Turbulence modeling is a procedure to solve a modified set of the Navier-Stokes equations by means of developing a mathematical model of the turbulent flow that represents the time-averaged characteristics of the flow. Turbulence modeling is used to compute the impact of eddies on the mean flow field. This approach is based on the assumption that the turbulent eddy motion is “universal” and can be related to the large-scale average motion.

Over the course of the past few decades, turbulence models of various complexities have
been developed. Depending on the simplifications made to the Navier-Stokes equations, the
turbulence models can be classified as shown below.

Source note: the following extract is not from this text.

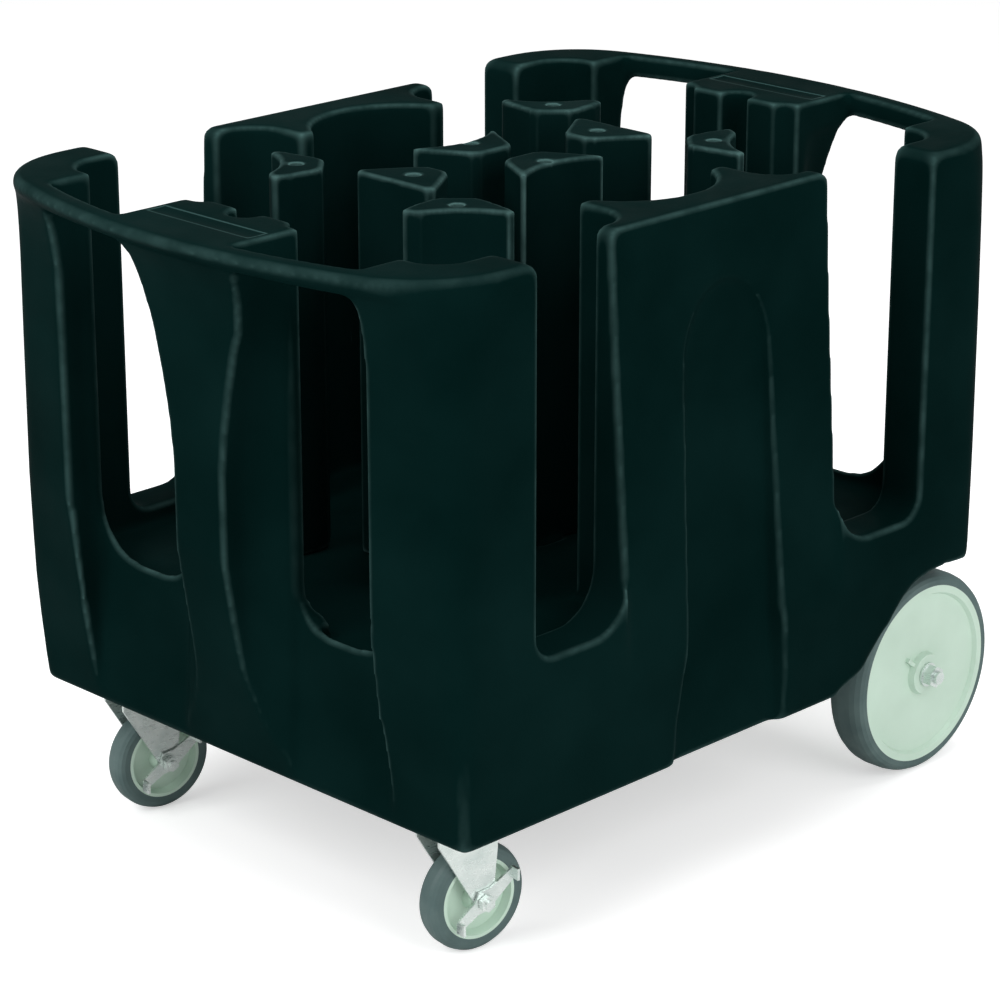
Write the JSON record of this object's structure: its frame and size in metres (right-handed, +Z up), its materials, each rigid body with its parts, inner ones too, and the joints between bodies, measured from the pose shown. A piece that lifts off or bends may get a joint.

- Large Eddy Simulation (LES)
- LES solves the filtered Navier-Stokes equations to resolve eddies down to the inertial range and it uses subgrid models to account for the influence of eddies in the dissipative range. The computing requirement is substantially less than that of DNS but is still not practical for many industrial applications containing wall bounded flows.
- Hybrid
- Hybrid simulations are the bridge between LES and RANS by utilizing RANS for attached boundary layers and LES for separated flow regions. In general, hybrid simulations need spatial filtering processes to determine the local sub grid turbulent viscosity. Compared to LES and DNS, hybrid simulations are much more tractable since the numerical requirement is less severe than the other two approaches.
- Reynolds-averaged Navier-Stokes (RANS)
- RANS simulations solve directly for the time averaged flow and model the effects of turbulent eddies on the mean flow. This method is the most computationally efficient CFD approach. Since most engineering problems are concerned with the time-averaged properties of the flow, this approach is used most frequently in the industry. The Reynolds averaging procedure introduces additional unknowns into the Navier Stokes equations, and it is thus necessary to develop additional turbulence model equations to close the set. These additional model equations can be categorized into turbulence models that use the Boussinesq assumption and turbulence models that do not use the Boussinesq assumption. The turbulence models with the Boussinesq assumption have two steps to compute Reynolds stresses for the RANS equations. First, turbulence models are needed for the computations of the eddy viscosity, second, the eddy viscosity is used for the estimation of the Reynolds stress with the Boussinesq assumption. The turbulence models without the Boussinesq assumption, for example, Reynolds stress models or nonlinear eddy viscosity models, determine the Reynolds (turbulent) stresses explicitly by solving an equation for each stress component.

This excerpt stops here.